How can or do I do anything to have his sentence looked at regarding the Blakely issue. We are in the Fifth Circuit were the guidelines are still in force.
It would have been much better for him to be sentenced to house arrest and community service. Pay back to the community by offering education on gambling addictions, working with gamblers anonymous. This is such a devastating illness little recognized but on the rise.
By the way how do they pass time while incarcerated? Gambling!!!!!!!!!!!!
Posted by: Judy Seymour | Jul 19, 2004 3:09:03 PM
i am an adjunct professor and a defense attorney. in my view martha has no blakely issue because she was convicted by a jury of obstruction of justice and the base offense level for that offense (when she committed it) was 12. she got a level 12, low end, with a split sentence. where's the blakely issue?

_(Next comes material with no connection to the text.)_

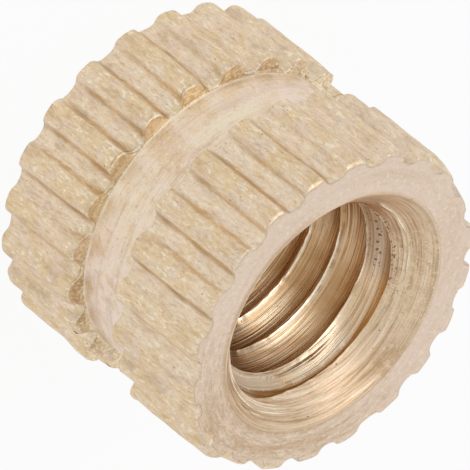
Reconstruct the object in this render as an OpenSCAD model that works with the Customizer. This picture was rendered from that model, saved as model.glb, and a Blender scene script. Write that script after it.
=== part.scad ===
// Threaded insert: a turned brass bush with two straight-knurled bands, a smooth groove between
// them and a tapped through bore. It is pressed, moulded or heat-set into plastic, and a screw
// then goes into its bore. The bush stands on its rear end, and the screw enters from the top.

/* [Body] */
// Length from the rear end to the front face
body_l = 6; // [5:0.1:12]
// Diameter over the crests of the knurl
knurl_d = 7.5; // [7.2:0.1:9]

/* [Knurl] */
// Number of teeth round each band
teeth = 22; // [18:1:26]
// Depth of the valleys below the crests
tooth_depth = 0.235; // [0.15:0.005:0.3]
// Angle between the two flanks of a valley
flank_angle = 90; // [70:5:100]
// Radius of the round bottom of a valley
valley_r = 0.3; // [0.1:0.02:0.34]

/* [Groove] */
// Length of the rear band, from the rear end to the groove
rear_band_l = 2.15; // [1.2:0.05:2.5]
// Width of the groove along the axis
groove_w = 1.42; // [0.6:0.02:1.8]
// Depth of the groove's floor below the crests
groove_depth = 0.43; // [0.32:0.01:0.6]
// Radius of the corners at the groove's floor
groove_corner_r = 0.06; // [0.02:0.01:0.12]

/* [Edges] */
// Chamfer round the front face
front_chamfer = 0.12; // [0.05:0.01:0.2]
// Chamfer round the rear end
rear_chamfer = 0.05; // [0.02:0.01:0.12]

/* [Bore] */
// Core diameter of the thread, which is the drilled hole
core_d = 4.25; // [3.2:0.05:4.6]
// Diameter of the countersink in the front face
front_mouth_d = 5.5; // [5:0.05:5.8]
// Diameter of the countersink in the rear end
rear_mouth_d = 5.2; // [5:0.05:5.8]
// Angle of both countersinks
countersink_angle = 90; // [60:5:120]

/* [Hidden] */
$fn = 96;

brass = "#c8b084";

// How far each cutter stands out past what it cuts
over = 0.5;

crest_r = knurl_d / 2;
floor_r = crest_r - groove_depth;
groove_start = rear_band_l;
groove_end = rear_band_l + groove_w;

// Where the two flanks of a valley would meet, below its round bottom
flank = flank_angle / 2;
valley_centre = crest_r - tooth_depth + valley_r;
valley_apex = valley_centre - valley_r / sin(flank);

function cone_depth(mouth_d) = (mouth_d - core_d) / 2 / tan(countersink_angle / 2);

// What the knurling wheel presses out between two teeth, on the X axis
module valley() {
    outer = crest_r + over;
    outer_half = (outer - valley_apex) * tan(flank);
    tangent_x = valley_centre - valley_r * sin(flank);
    tangent_y = valley_r * cos(flank);
    translate([valley_centre, 0]) circle(r = valley_r);
    polygon([
        [tangent_x, -tangent_y],
        [outer, -outer_half],
        [outer, outer_half],
        [tangent_x, tangent_y],
    ]);
}

// Cross-section of both bands: one knurling pass cuts them, so their teeth are in line
module toothed_section() {
    difference() {
        circle(r = crest_r);
        for (i = [0 : teeth - 1]) rotate(i * 360 / teeth) valley();
    }
}

// Half section of the turned blank, with a chamfer at each end
module blank_profile() {
    polygon([
        [0, 0],
        [crest_r - rear_chamfer, 0],
        [crest_r, rear_chamfer],
        [crest_r, body_l - front_chamfer],
        [crest_r - front_chamfer, body_l],
        [0, body_l],
    ]);
}

// Half section of the groove that the turning tool plunges, round at the corners of its floor
module groove_profile() {
    corner_x = floor_r + groove_corner_r;
    width = crest_r + over - floor_r;
    difference() {
        translate([floor_r, groove_start]) square([width, groove_w]);
        for (end = [groove_start, groove_end]) {
            inward = end == groove_start ? 1 : -1;
            difference() {
                translate([floor_r, end - (inward > 0 ? 0 : groove_corner_r)])
                    square(groove_corner_r);
                translate([corner_x, end + inward * groove_corner_r]) circle(r = groove_corner_r);
            }
        }
    }
}

// The drilled core with its two countersinks
module bore() {
    front_cone = cone_depth(front_mouth_d);
    rear_cone = cone_depth(rear_mouth_d);
    translate([0, 0, -over]) cylinder(d = core_d, h = body_l + 2 * over);
    translate([0, 0, body_l - front_cone]) cylinder(d1 = core_d, d2 = front_mouth_d, h = front_cone);
    cylinder(d1 = rear_mouth_d, d2 = core_d, h = rear_cone);
}

module insert() {
    color(brass)
        difference() {
            intersection() {
                linear_extrude(body_l) toothed_section();
                rotate_extrude() blank_profile();
            }
            rotate_extrude() groove_profile();
            bore();
        }
}

insert();
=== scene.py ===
import math
from types import SimpleNamespace

import bmesh
import bpy
import numpy as np
from mathutils import Matrix, Vector


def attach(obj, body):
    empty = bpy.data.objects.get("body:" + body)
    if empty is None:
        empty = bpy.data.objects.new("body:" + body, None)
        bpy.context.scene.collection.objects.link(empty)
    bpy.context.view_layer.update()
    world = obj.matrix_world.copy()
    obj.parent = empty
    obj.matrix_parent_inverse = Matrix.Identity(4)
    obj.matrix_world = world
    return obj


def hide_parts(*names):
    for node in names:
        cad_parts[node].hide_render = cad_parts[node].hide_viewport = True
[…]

Posted by: jim felman | Jul 20, 2004 11:14:35 AM
Jim -- the issue is if Blakely applies to the Guidelines, and the Guidelines are not severable, and thus constitutionally infirm, then the district judge may have discretion to sentence Martha to any sentence as provided by the statute (which may include probation). Although I'm not convinced the Supreme Court would find as such (see Scalia's discussion of waiver in the Blakely opinion) a judge wishing to allow Martha to remain free on bond pending appeal could satisfy the statutory requirements with that hypothetical (see J. Soglin's post re: the legal standard).
Posted by: District Clerk Battling Blakely | Jul 20, 2004 11:52:51 AM
I guess my point is that if this were just some random drug dealer appealing his sentence, the judge would not be so lenient.